Like its media brethren at Fox and Discovery Communications (DISCA) , Time Warner's television networks are experiencing a decline in advertising. But unlike Discovery, which depends on global advertising for more than half of its revenue, the slippage in TV advertising isn't significant enough to have a meaningful impact on Time Warner's earnings. Time Warner gets about 60% of its revenue from its television channels, the bulk of that from affiliate fees.
Fact is that Time Warner makes most of its money from cable- and satellite-TV providers around the world who pay to carry its many networks.
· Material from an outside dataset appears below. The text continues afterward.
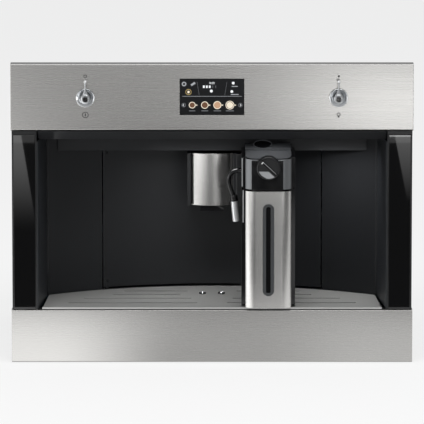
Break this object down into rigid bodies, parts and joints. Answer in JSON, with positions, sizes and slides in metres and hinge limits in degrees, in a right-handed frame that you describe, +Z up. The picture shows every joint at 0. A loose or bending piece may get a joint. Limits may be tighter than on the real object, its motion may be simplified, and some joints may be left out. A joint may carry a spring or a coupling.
{
  "type": "built in coffee machine",
  "caption": "Built-in bean-to-cup coffee machine for a kitchen niche, with steel front, lever switches, display, cup niche, pull-out drip drawer and docked milk jug.",
  "frame": {"origin": "centre of the bounding box's footprint, on the niche floor under the runners", "axes": "+X to the right as seen from the front, +Y to the back of the niche, +Z up"},
  "size_m": [0.597, 0.4142, 0.45],
  "materials": {
    "steel_front": "fine horizontal brushing, fingerprint coating",
    "chrome_trim": "polished",
    "zinc_sheet": "galvanised sheet",
    "black_glass": "polished, black backed",
    "black_plastic": "satin",
    "black_gloss_plastic": "glossy",
    "niche_lining": "dark satin lining",
    "grey_plastic": "satin",
    "silver_plastic": "metallic lacquer",
    "clear_plastic": "clear, smoke tinted",
    "lamp_lens": "frosted",
    "cast_metal": "as cast",
    "circuit_board": "solder resist"
  },
  "bodies": {
    "cabinet_rails": {"rail_outer_left": "zinc_sheet", "rail_outer_right": "zinc_sheet", "rail_crossbar": "zinc_sheet"},
    "middle_rails": {"rail_middle_left": "zinc_sheet", "rail_middle_right": "zinc_sheet"},
    "machine": {"rail_inner_left": "zinc_sheet", "rail_inner_right": "zinc_sheet", "base_pan": "zinc_sheet", "side_panel_left": "zinc_sheet", "side_panel_right": "zinc_sheet", "top_cover": "zinc_sheet", "rear_panel": "zinc_sheet", "inner_shelf": "zinc_sheet", "door_sill": "zinc_sheet", "control_panel": "steel_front", "display_glass": "black_glass", "display_module": "black_plastic", "rosette_left": "chrome_trim", "rosette_right": "chrome_trim", "frame_stile_left": "black_plastic", "frame_stile_right": "black_plastic", "column_glass_left": "black_glass", "column_glass_right": "black_glass", "niche_wall_left": "niche_lining", "niche_wall_right": "niche_lining", "back_wall_left": "niche_lining", "back_wall_right": "niche_lining", "hood_shell": "niche_lining", "hood_lamp": "lamp_lens", "header_panel": "niche_lining", "bean_hopper": "clear_plastic", "grinder": "black_plastic", "brew_unit": "black_plastic", "thermoblock": "cast_metal", "pump": "zinc_sheet", "power_board": "circuit_board", "mains_inlet": "black_plastic"},
    "left_lever": {"lever_left": "chrome_trim"},
    "right_lever": {"lever_right": "chrome_trim"},
    "tray_drawer": {"lower_panel": "steel_front", "drip_basin": "black_plastic", "tray_bearer": "black_plastic", "cup_plate": "steel_front", "grounds_bin": "black_plastic"},
    "door": {"service_door": "niche_lining", "dispensing_block": "black_plastic", "milk_port": "chrome_trim"},
    "coffee_spout": {"spout_cover": "steel_front", "spout_body": "black_plastic"},
    "milk_jug": {"jug_shell": "steel_front", "jug_window": "grey_plastic", "jug_body": "black_plastic", "jug_head": "silver_plastic", "jug_lid": "grey_plastic"},
    "jug_button": {"clean_button": "black_gloss_plastic"},
    "jug_dial": {"froth_dial": "silver_plastic"},
    "milk_outlet": {"milk_spout": "black_gloss_plastic", "milk_nozzle": "chrome_trim"},
    "tank": {"water_tank": "clear_plastic"},
    "hopper_lid": {"bean_lid": "black_plastic"}
  },
  "joints": [
    {"name": "machine_slide", "type": "slide", "parent": "cabinet_rails", "child": "machine", "axis": [0, -1, 0], "range_m": [0, 0.28]},
    {"name": "middle_rail_slide", "type": "slide", "parent": "cabinet_rails", "child": "middle_rails", "axis": [0, -1, 0], "range_m": [0, 0.14]},
    {"name": "left_lever_tilt", "type": "hinge", "parent": "machine", "child": "left_lever", "pos_m": [-0.1876, -0.1812, 0.3998], "axis": [1, 0, 0], "range_deg": [-12, 12], "stiffness_Nm_per_rad": 1.5},
    {"name": "right_lever_tilt", "type": "hinge", "parent": "machine", "child": "right_lever", "pos_m": [0.1876, -0.1812, 0.3998], "axis": [1, 0, 0], "range_deg": [-12, 12], "stiffness_Nm_per_rad": 1.5},
    {"name": "tray_slide", "type": "slide", "parent": "machine", "child": "tray_drawer", "axis": [0, -1, 0], "range_m": [0, 0.24]},
    {"name": "door_swing", "type": "hinge", "parent": "machine", "child": "door", "pos_m": [-0.1595, -0.02511, 0.2], "axis": [0, 0, -1], "range_deg": [0, 90]},
    {"name": "spout_height", "type": "slide", "parent": "door", "child": "coffee_spout", "axis": [0, 0, -1], "range_m": [0, 0.04]},
    {"name": "jug_pull", "type": "slide", "parent": "door", "child": "milk_jug", "axis": [0, -1, 0], "range_m": [0, 0.12]},
    {"name": "clean_press", "type": "slide", "parent": "milk_jug", "child": "jug_button", "axis": [0, 0, -1], "range_m": [0, 0.003], "stiffness_N_per_m": 400, "springref_m": -0.002},
    {"name": "froth_turn", "type": "hinge", "parent": "milk_jug", "child": "jug_dial", "pos_m": [0.0836, -0.1932, 0.297], "axis": [0, 1, 0], "range_deg": [-75, 75]},
    {"name": "milk_spout_swivel", "type": "hinge", "parent": "milk_jug", "child": "milk_outlet", "pos_m": [0.0438, -0.1232, 0.2805], "axis": [1, 0, 0], "range_deg": [-60, 30]},
    {"name": "tank_slide", "type": "slide", "parent": "machine", "child": "tank", "axis": [-1, 0, 0], "range_m": [0, 0.11]},
    {"name": "bean_lid_hinge", "type": "hinge", "parent": "machine", "child": "hopper_lid", "pos_m": [0.13, 0.1758, 0.3833], "axis": [-1, 0, 0], "range_deg": [0, 100]}
  ],
  "couplings": [
    {"joint": "middle_rail_slide", "follows": "machine_slide", "ratio": 0.5}
  ]
}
And that comes even as Time Warner remains in a contract dispute with Dish Network, whose chief executive, Charlie Ergen on Tuesday called his decision to remove CNN, the Cartoon Network and TruTV on Oct. 21 a "non-event." Dish's contract with TBS and TNT is set to expire later this year.
"We disagreed with virtually everything [Ergen] said," Turner Broadcasting CEO John Martin said on Wednesday in a conference call with investors. "It's unclear what the dispute with Dish is." Martin countered that Time Warner has been supportive of Dish's efforts to start a standalone digital service, adding that "we're working hard to get a deal done."